Forest City Gear is by no means the largest gear manufacturer in the world and, while do a good job of advertising and promoting our capabilities in the trade media, our reputation wouldn’t be sustainable if we didn’t deliver everything we promise in those ads. Quality doesn’t result from wishing and hoping for it, but rather from people willing to put their money where their heart is. In our case, that’s the gear business.

We invest a lot of money into new equipment -- that’s true. We’re also one of the country’s top sellers of used gearmaking equipment, and that’s also true. That’s one of many reasons we can continue to invest. Beyond the machinery and testing facilities, however, we invest in our most important asset: our people. We have an ongoing educational program, so employees can constantly increase their knowledge about the business. Plus, we engage our machine and equipment suppliers on a regular basis to tap into their expertise, because we know they contact the top gear manufacturers in the world and this knowledge transfer and cross-pollinization of technology will make our company better.

Thus, while we push our leading-edge machine tools to the limit of their capabilities in making gears, we also push our people to advance the technology at Forest City Gear through their own individual effort, imagination and talent. This isn’t rah-rah talk, this is business, folks. And it pays off. 

Likewise, we send our people to the AGMA (American Gear Manufacturers Association) gear school, where, as I like to say, they don’t learn how to pick the brand of car, but rather they learn to drive. I had a little part in starting that school, so it has a special place in my heart, by the way. Many others in the industry did, as well, and that brings me to another worthwhile point. The old saying about a rising tide raising all boats is really true. American manufacturers will succeed and prosper if they work together to build their respective industries.

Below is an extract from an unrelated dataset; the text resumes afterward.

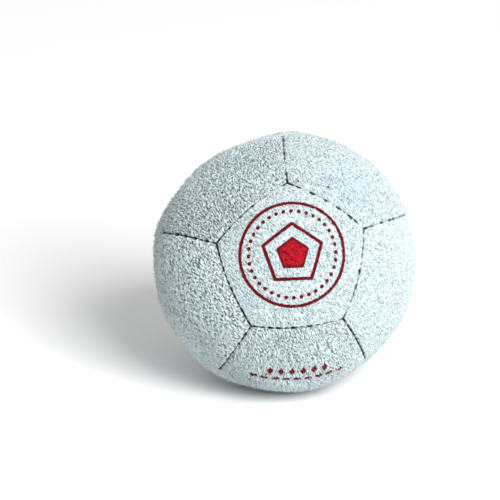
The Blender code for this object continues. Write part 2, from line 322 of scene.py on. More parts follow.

Gear manufacturers and others who compete with off-shore companies are not at a disadvantage, as some would have you believe. At least they’re not, if they remember the things that made them successful in the first place. Having better equipment and better people than the other guys, in addition to utilizing all available engineering support from vendors, industry associations, and others in the business who can help, will all accomplish the goal every company must have to succeed. That goal is simply to produce a better product than the other guys, every time, with no compromise on quality or service.